■ OBJECTIVE ■
Exactly the lines from the start of the data through the line containing "wasm.setup();" should be output, with both ends kept and nothing added.

[Modeling code records]
>> begin
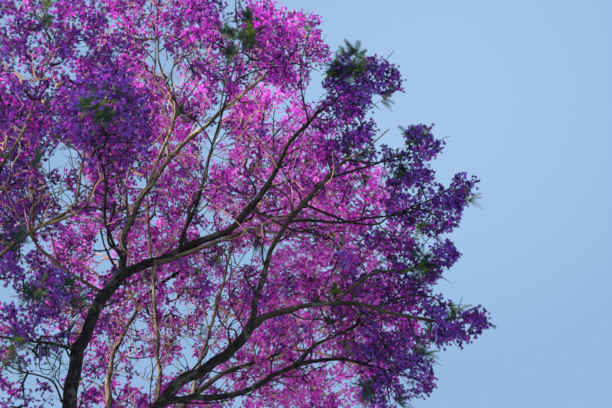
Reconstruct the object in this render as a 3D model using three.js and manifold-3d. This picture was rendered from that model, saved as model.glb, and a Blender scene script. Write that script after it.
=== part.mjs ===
// A jacaranda tree in full bloom: a low forking trunk, its limbs, and the masses of blossom that they carry.
// Millimetres, +Z up. The origin is the middle of the flat cut under the trunk, at ground level.
import * as THREE from "three";
import { mergeVertices } from "three/addons/utils/BufferGeometryUtils.js";
import Module from "manifold-3d";

const wasm = await Module();
wasm.setup();

// Trunk
const trunkFork = [200, 40, 2750]; // middle of the fork, above the foot
const trunkLean = [60, 10, 1400]; // the trunk's middle, half way up
const breastGirth = 560; // across, where the flare has died away
const forkGirth = 520; // across, just under the fork
const flareShare = 0.75; // how much wider the foot is than the trunk
const flareHeight = 300; // height in which the flare falls to a third
const rootRidges = 6; // ridges of the root flare
const ridgeShare = 0.13; // how far they stand out at the foot
const trunkSides = 18; // three for each ridge
const trunkLevels = [0, 90, 220, 400, 650, 1000, 1500, 2100, 2600];
const shoulderPart = 0.72; // the trunk's top ring, drawn in between the stems

// Limbs and masses
const seatGap = 0.5; // between a limb and what carries it
const stemGap = 0.3; // between a limb's tip and the stem of its mass
const wavePart = 0.22; // waver of a limb, as a part of its root girth
const waveTurns = [7, 9]; // radians of waver along a limb, sideways and up and down
const collarPart = 0.35; // swelling of a limb where it leaves its parent
const slimGirth = 90; // limbs under this have fewer sides
const ringsPerRun = [2, 3]; // rings between two points that a slim or a stout limb passes
const limbSides = [5, 7]; // of a slim or a stout limb
const cellGap = 25; // half the gap between neighbouring masses
const limbGap = 25; // between a spray or twig and any limb
const clearSteps = 6; // points along a spray or twig at which that gap is looked at
const stemElbow = 0.12; // a stem's straight start, as a part of its mass's reach
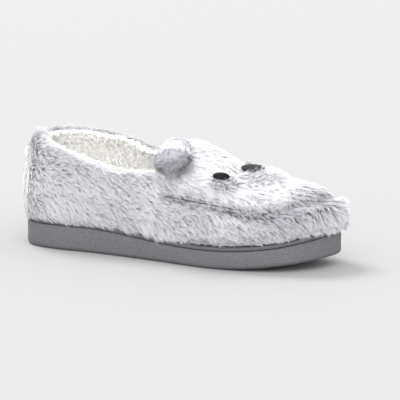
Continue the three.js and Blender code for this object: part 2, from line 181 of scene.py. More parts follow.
>> end
■ REPLY TO THE TASK ■
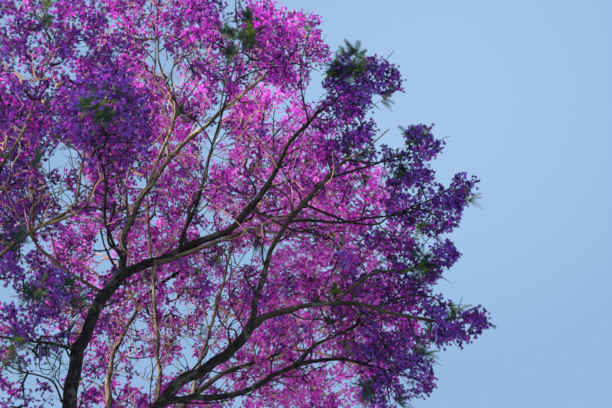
Reconstruct the object in this render as a 3D model using three.js and manifold-3d. This picture was rendered from that model, saved as model.glb, and a Blender scene script. Write that script after it.
=== part.mjs ===
// A jacaranda tree in full bloom: a low forking trunk, its limbs, and the masses of blossom that they carry.
// Millimetres, +Z up. The origin is the middle of the flat cut under the trunk, at ground level.
import * as THREE from "three";
import { mergeVertices } from "three/addons/utils/BufferGeometryUtils.js";
import Module from "manifold-3d";

const wasm = await Module();
wasm.setup();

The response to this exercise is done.